Vegetable oil, for the pan

1 shallot, finely diced 

1 teaspoon kosher salt 

2 cups coconut milk 

1 cup short-grain rice 

Pineapple Glaze:

Neutral oil, for the pan

3 cloves garlic, minced 

1-inch piece ginger, grated 

1 teaspoon sambal 

Kosher salt 

3 scallion ends, finely chopped 

1 cup pineapple juice 

1/2 cup soy sauce 

1/4 cup brown sugar 

2 tablespoons Dijon mustard

1 lime, zest and juice 

Mahi-Mahi and Peppers:

Olive oil, for the pan

1/2 red bell pepper, thinly sliced 

1/2 yellow bell pepper, thinly sliced 

1/2 red onion, thinly sliced 

1 teaspoon kosher salt 

2 fillets mahi-mahi 


  1. For the coconut rice: Heat the oil in a medium saucepot over medium heat. Add the shallots and salt and cook until translucent, about 2 minutes. Add the coconut milk and rice and bring to a boil. Reduce the heat to medium low and cover with a lid.
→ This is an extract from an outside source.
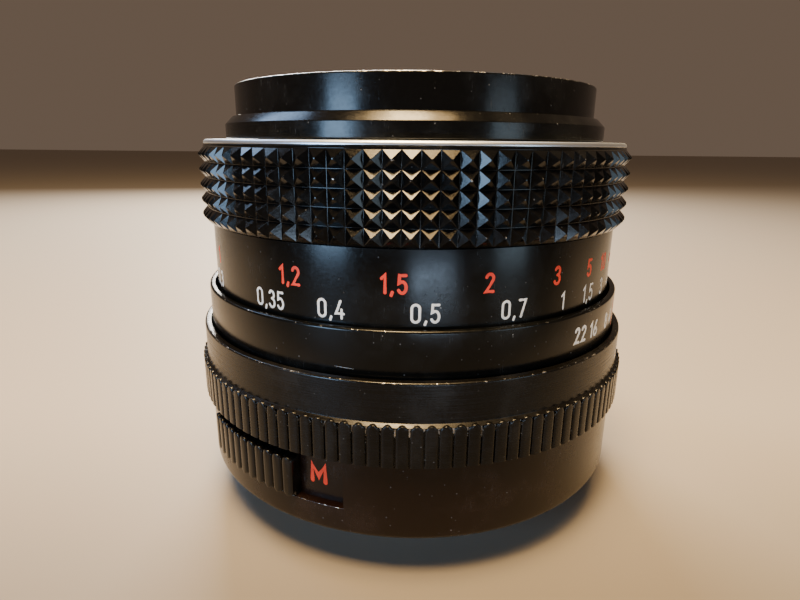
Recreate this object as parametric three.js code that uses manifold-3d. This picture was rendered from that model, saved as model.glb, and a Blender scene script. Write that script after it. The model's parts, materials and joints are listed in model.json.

Cook for about 15 minutes. Remove lid and fluff the rice.
  2. For the pineapple glaze: Heat a medium saucepan over medium heat and add oil to coat. Add the garlic and ginger and cook until soft and fragrant, about 2 minutes. Be sure to stir often because the sugars will burn quickly! Then add the sambal and salt. Add the scallions and cook until soft, about 2 more minutes. Then, add the pineapple juice, soy sauce, brown sugar, Dijon mustard and lime juice and zest. Bring to a boil then reduce to a simmer. Cook until reduced by one-quarter and thick and glossy, about 10 minutes.
  3. For the mahi-mahi and peppers: Heat a grill pan to medium high. Coat the grill pan in olive oil. Add the peppers and onions and cook until browned, slightly charred and beginning to soften. Move the peppers to the side of the grill pan. Add a bit more olive oil. Salt the mahi-mahi on both sides. Sear the fish on each side until golden brown, about 3 minutes per side.
  4. Coat the mahi-mahi with the pineapple glaze using a pastry brush. Flip the fish and coat generously on the reverse side. Cook for an additional 2 minutes. Remove from the pan and serve with the coconut rice and grilled peppers. Aloha!